**PROMPT**
Look below for the line containing "The OpenSCAD and"; from there through the line containing "function turned(rows) = [for", both lines included, please set down each line exactly and nothing else.

**DATASET ROWS**
▬▬▬▬▬▬▬▬▬▬

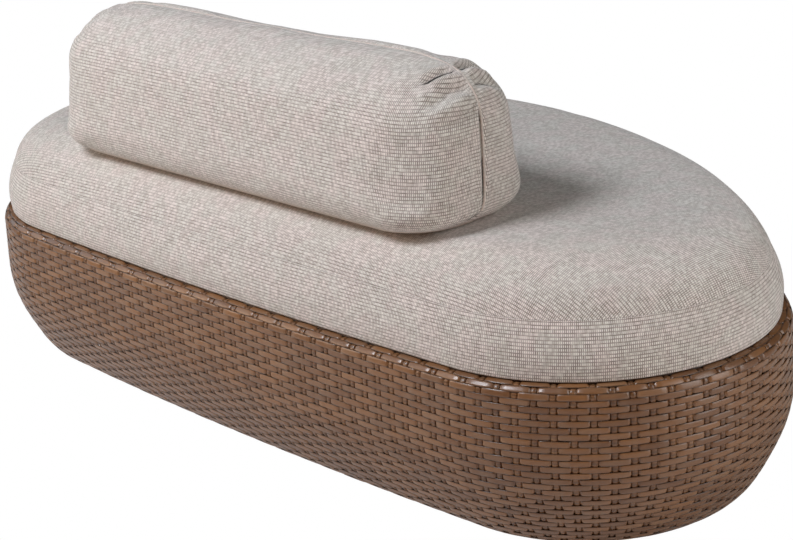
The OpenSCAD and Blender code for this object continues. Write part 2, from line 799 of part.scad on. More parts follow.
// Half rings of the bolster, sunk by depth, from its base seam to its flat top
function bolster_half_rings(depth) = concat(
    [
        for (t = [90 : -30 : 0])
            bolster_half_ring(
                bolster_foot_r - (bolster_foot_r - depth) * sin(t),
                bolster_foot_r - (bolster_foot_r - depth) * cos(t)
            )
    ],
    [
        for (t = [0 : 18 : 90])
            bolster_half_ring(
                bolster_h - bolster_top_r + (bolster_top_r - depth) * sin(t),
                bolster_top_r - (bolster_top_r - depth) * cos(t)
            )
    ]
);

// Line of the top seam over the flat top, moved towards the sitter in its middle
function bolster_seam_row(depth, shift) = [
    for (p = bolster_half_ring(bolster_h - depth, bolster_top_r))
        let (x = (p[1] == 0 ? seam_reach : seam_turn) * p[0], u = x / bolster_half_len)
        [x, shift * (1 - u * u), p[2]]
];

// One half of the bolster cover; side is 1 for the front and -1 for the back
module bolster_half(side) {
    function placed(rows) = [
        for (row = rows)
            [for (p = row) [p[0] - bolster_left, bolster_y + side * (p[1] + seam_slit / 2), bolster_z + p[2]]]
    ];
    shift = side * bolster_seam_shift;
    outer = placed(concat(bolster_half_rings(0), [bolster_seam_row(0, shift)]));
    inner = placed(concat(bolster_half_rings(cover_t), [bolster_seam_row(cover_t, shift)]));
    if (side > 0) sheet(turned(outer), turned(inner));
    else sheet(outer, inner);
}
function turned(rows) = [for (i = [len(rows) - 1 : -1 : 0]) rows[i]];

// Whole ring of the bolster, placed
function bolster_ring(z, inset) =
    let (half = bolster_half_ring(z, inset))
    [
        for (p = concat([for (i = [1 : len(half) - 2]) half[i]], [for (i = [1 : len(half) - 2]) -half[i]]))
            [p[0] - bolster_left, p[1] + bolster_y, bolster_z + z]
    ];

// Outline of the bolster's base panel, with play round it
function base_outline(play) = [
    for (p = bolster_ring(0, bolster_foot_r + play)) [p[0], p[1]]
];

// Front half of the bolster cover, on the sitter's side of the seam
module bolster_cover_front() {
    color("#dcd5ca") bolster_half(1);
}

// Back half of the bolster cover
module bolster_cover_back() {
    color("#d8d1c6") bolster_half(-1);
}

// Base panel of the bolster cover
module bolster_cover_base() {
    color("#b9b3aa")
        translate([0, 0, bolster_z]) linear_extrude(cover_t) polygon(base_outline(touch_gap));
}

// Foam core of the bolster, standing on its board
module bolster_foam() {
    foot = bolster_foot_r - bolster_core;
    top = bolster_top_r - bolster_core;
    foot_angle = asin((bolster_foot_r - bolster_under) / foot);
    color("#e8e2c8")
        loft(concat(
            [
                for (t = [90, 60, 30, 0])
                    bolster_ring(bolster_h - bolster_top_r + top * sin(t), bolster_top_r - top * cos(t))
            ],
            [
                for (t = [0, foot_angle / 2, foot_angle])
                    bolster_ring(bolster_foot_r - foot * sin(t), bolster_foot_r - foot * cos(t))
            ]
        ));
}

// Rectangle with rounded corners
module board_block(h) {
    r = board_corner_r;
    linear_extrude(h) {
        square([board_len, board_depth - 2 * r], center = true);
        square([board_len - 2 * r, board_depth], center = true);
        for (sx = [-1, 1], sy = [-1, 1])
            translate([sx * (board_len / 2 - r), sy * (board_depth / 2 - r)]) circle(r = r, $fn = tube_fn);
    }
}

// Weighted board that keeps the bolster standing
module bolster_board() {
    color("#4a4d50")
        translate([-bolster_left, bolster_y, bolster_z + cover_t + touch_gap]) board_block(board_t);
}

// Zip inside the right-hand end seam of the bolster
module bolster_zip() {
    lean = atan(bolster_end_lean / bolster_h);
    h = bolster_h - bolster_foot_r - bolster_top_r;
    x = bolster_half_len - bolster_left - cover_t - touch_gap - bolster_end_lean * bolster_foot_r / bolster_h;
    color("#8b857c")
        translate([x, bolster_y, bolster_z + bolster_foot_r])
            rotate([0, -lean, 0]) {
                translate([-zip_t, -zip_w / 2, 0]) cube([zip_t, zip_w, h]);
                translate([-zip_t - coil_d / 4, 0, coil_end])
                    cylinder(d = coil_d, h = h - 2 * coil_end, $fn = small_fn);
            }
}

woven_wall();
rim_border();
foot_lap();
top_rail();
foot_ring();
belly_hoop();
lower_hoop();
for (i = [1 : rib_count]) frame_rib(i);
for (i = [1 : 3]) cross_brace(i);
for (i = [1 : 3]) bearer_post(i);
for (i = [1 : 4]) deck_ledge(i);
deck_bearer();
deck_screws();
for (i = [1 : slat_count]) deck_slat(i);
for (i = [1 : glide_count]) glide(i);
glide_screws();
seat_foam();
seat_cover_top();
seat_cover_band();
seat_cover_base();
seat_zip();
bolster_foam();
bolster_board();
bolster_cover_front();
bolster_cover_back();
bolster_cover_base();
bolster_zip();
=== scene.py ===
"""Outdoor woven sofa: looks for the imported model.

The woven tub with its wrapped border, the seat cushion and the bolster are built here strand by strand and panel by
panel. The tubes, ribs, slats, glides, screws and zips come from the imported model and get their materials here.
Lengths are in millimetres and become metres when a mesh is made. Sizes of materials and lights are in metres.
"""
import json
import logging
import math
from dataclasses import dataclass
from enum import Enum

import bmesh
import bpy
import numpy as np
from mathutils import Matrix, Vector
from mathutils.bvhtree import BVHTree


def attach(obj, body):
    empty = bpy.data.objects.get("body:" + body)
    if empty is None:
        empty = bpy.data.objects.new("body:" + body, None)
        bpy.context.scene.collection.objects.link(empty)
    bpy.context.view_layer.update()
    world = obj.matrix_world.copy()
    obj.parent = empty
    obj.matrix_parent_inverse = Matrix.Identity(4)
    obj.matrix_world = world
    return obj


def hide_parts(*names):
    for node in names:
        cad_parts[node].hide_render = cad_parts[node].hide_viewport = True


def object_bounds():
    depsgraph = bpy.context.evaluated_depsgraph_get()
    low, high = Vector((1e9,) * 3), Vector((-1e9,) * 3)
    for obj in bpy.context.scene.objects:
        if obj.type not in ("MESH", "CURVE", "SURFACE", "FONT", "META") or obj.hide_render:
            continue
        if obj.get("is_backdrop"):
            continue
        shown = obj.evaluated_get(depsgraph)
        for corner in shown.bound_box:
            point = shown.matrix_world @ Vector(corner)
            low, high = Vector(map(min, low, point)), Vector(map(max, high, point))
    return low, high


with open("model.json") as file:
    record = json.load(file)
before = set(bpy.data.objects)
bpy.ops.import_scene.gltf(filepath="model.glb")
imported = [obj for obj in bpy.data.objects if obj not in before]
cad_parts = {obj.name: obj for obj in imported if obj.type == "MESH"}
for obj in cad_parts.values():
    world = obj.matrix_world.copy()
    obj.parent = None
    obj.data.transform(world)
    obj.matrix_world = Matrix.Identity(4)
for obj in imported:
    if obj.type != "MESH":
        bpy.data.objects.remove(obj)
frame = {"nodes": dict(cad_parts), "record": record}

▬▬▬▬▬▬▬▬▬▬

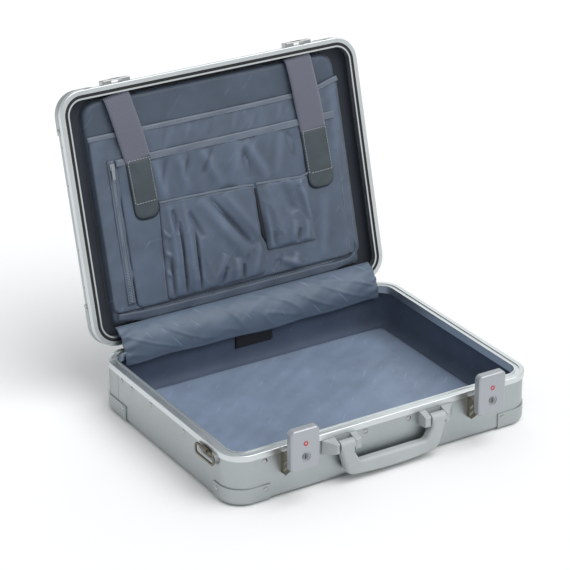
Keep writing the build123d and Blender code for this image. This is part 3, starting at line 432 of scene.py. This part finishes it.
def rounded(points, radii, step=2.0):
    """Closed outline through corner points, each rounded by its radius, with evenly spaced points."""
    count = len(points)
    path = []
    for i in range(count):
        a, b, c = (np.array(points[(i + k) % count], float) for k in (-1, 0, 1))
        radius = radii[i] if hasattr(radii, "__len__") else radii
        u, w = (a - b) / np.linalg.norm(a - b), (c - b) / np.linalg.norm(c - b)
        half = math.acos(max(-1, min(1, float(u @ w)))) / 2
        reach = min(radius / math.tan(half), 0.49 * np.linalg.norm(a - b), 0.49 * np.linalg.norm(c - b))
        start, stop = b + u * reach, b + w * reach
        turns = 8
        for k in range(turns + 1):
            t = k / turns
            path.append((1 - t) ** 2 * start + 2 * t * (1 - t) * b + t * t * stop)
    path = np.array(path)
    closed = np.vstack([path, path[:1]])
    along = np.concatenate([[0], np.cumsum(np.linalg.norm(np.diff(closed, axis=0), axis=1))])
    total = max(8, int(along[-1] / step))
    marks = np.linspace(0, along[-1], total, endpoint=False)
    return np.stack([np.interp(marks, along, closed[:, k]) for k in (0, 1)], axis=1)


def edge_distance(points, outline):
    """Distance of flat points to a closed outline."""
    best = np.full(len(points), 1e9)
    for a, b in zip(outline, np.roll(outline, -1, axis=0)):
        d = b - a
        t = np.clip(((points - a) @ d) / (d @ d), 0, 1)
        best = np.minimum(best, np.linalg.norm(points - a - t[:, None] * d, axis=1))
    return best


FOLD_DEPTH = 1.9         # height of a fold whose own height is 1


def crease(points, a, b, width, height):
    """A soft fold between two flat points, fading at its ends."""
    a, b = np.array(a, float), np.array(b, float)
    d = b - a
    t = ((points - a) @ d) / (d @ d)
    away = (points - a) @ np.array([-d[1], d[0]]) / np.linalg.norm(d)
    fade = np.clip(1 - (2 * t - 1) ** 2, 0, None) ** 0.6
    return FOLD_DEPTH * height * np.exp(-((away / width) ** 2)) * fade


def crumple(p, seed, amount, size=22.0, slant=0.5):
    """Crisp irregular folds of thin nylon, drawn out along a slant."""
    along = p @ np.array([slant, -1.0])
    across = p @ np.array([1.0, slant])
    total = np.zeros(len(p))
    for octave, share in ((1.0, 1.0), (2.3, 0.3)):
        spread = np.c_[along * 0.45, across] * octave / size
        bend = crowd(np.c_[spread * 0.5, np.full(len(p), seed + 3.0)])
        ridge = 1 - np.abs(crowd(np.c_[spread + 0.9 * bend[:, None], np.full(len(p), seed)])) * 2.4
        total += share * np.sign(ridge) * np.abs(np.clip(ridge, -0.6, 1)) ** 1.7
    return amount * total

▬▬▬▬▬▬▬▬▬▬

**ANSWER IN FULL**
The OpenSCAD and Blender code for this object continues. Write part 2, from line 799 of part.scad on. More parts follow.
// Half rings of the bolster, sunk by depth, from its base seam to its flat top
function bolster_half_rings(depth) = concat(
    [
        for (t = [90 : -30 : 0])
            bolster_half_ring(
                bolster_foot_r - (bolster_foot_r - depth) * sin(t),
                bolster_foot_r - (bolster_foot_r - depth) * cos(t)
            )
    ],
    [
        for (t = [0 : 18 : 90])
            bolster_half_ring(
                bolster_h - bolster_top_r + (bolster_top_r - depth) * sin(t),
                bolster_top_r - (bolster_top_r - depth) * cos(t)
            )
    ]
);

// Line of the top seam over the flat top, moved towards the sitter in its middle
function bolster_seam_row(depth, shift) = [
    for (p = bolster_half_ring(bolster_h - depth, bolster_top_r))
        let (x = (p[1] == 0 ? seam_reach : seam_turn) * p[0], u = x / bolster_half_len)
        [x, shift * (1 - u * u), p[2]]
];

// One half of the bolster cover; side is 1 for the front and -1 for the back
module bolster_half(side) {
    function placed(rows) = [
        for (row = rows)
            [for (p = row) [p[0] - bolster_left, bolster_y + side * (p[1] + seam_slit / 2), bolster_z + p[2]]]
    ];
    shift = side * bolster_seam_shift;
    outer = placed(concat(bolster_half_rings(0), [bolster_seam_row(0, shift)]));
    inner = placed(concat(bolster_half_rings(cover_t), [bolster_seam_row(cover_t, shift)]));
    if (side > 0) sheet(turned(outer), turned(inner));
    else sheet(outer, inner);
}
function turned(rows) = [for (i = [len(rows) - 1 : -1 : 0]) rows[i]];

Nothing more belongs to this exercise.